JSON数据字段queue_json中除了单个字段如deviceNo外,还包括json数组queueList
{
"deviceNo": "radar-1020",
"createTime": "2023-10-16 10:18:55",
"laneNum": 5,
"queueList": [
{
"laneNo": 8,
"queueLen": 28.0,
"queueHead": 24.0,
"queueTail": 23.0,
"queueCount": 88
},
{
"laneNo": 5,
"queueLen": 12.0,
"queueHead": 45.0,
"queueTail": 2.0,
"queueCount": 91
},
{
"laneNo": 7,
"queueLen": 79.0,
"queueHead": 1.0,
"queueTail": 78.0,
"queueCount": 71
},
{
"laneNo": 7,
"queueLen": 87.0,
"queueHead": 99.0,
"queueTail": 38.0,
"queueCount": 42
},
{
"laneNo": 14,
"queueLen": 51.0,
"queueHead": 41.0,
"queueTail": 52.0,
"queueCount": 36
},
{
"laneNo": 1,
"queueLen": 10.0,
"queueHead": 81.0,
"queueTail": 27.0,
"queueCount": 57
},
{
"laneNo": 5,
"queueLen": 40.0,
"queueHead": 81.0,
"queueTail": 19.0,
"queueCount": 42
},
{
"laneNo": 5,
"queueLen": 80.0,
"queueHead": 96.0,
"queueTail": 34.0,
"queueCount": 100
}
]
}
除了用到get_json_object函数或json_tuple函数外,json数组还需要用到explode函数、regexp_replace函数以及lateral view函数
select a.timestamp, get_json_object(a.appevents, '$.eventid'), get_json_object(a.appenvets, '$.eventname') from log a;
json_tuple(json_string, k1, k2 ...)2、说明:解析json的字符串json_string,可指定多个json数据中的key,返回对应的value。如果输入的json字符串无效,那么返回NULL。json_tuple函数不能加$.,否则会解析不到select a.timestamp, b.*
from log a lateral view json_tuple(a.appevent, 'eventid', 'eventname') b as f1, f2;
(三)explode函数explode(Array OR Map)在用UDTF比如explode的时候,由于SELECT 只支持一个字段,因此需要lateral view函数!

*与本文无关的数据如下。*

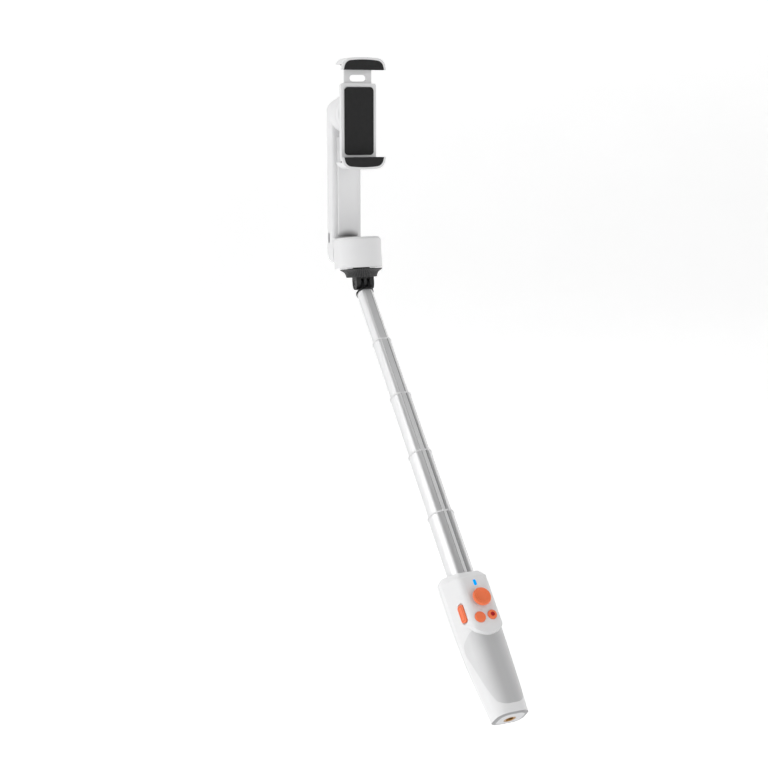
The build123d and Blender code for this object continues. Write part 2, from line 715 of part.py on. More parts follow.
neck_cut = drum_body(DRUM_RADIUS, DRUM_LOW, DRUM_HIGH, DRUM_BACK)
with BuildPart() as arm_shell:
    add(arm_form)
    add(block(arm, (-12.4, 12.4), (10, ARM_FRONT + 3), (15.5, 34.5)))
    add(neck_cut, mode=Mode.SUBTRACT)
    add(ring(pan, 19, 0, 5, DRUM_LOW), mode=Mode.SUBTRACT)
    add(block(arm, (-7.5, 7.5), (ARM_FRONT - 1, ARM_BACK - 2), (40, 114)), mode=Mode.SUBTRACT)
    with BuildSketch(side_plane(arm, -ARM_HALF)):
        with Locations((PORT_Y, PORT_HEIGHT)):
            SlotOverall(9.1, 3.4, rotation=90)
    extrude(amount=7.4, mode=Mode.SUBTRACT)
save(arm_shell, "arm_shell")

with BuildPart() as usb_c_port:
    with BuildSketch(side_plane(arm, -ARM_HALF + 0.4)):
        with Locations((PORT_Y, PORT_HEIGHT)):
            SlotOverall(9, 3.3, rotation=90)
            SlotOverall(8.4, 2.7, rotation=90, mode=Mode.SUBTRACT)
    extrude(amount=6.9)
    with BuildSketch(side_plane(arm, -ARM_HALF + 6.6)):
        with Locations((PORT_Y, PORT_HEIGHT)):
            SlotOverall(9, 3.3, rotation=90)
    extrude(amount=0.7)
    with BuildSketch(side_plane(arm, -ARM_HALF + 1.2)):
        with Locations((PORT_Y, PORT_HEIGHT)):
            Rectangle(0.7, 6.8)
    extrude(amount=5.8)
save(usb_c_port, "usb_c_port")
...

lateral view函数一般用于和split、explode等UDTF一起使用的,它能将一行数据拆分成多行数据,在并此基础上可以对拆分的数据进行聚合。
select col_A,col_B,tmp_table.tmp_col
from test_table
lateral view explode(split(col_C,'分隔符')) tmp_table as tmp_col
where partition_name='xxx';
col_A,col_B,col_C: 都是原表 test_table 的列(字段);
tmp_table:explode形成的新虚拟表,可以不写;
tmp_col:explode 形成的新列(字段);
with t1 as(
select
get_json_object(queue_json,'$.deviceNo') device_no,
get_json_object(queue_json,'$.createTime') create_time,
get_json_object(queue_json,'$.laneNum') lane_num,
get_json_object(queue_json,'$.queueList') queue_list,
day
from hurys_dc_ods.ods_queue)
select
t1.device_no,
t1.lane_num,
t1.create_time,
get_json_object(list_json,'$.laneNo') lane_no,
get_json_object(list_json,'$.queueCount') queue_count,
get_json_object(list_json,'$.queueLen') queue_len,
get_json_object(list_json,'$.queueHead') queue_head,
get_json_object(list_json,'$.queueTail') queue_tail,
date(t1.create_time) day
from t1
lateral view explode(split(regexp_replace(regexp_replace(queue_list,'\\[|\\]','') , --将json数组两边的中括号去掉
'\\}\\,\\{','\\}\\;\\{'), --将json数组元素之间的逗号换成分号
'\\;') --以分号作为分隔符(split函数以分号作为分隔)
)list_queue as list_json
;

json字段解析成功!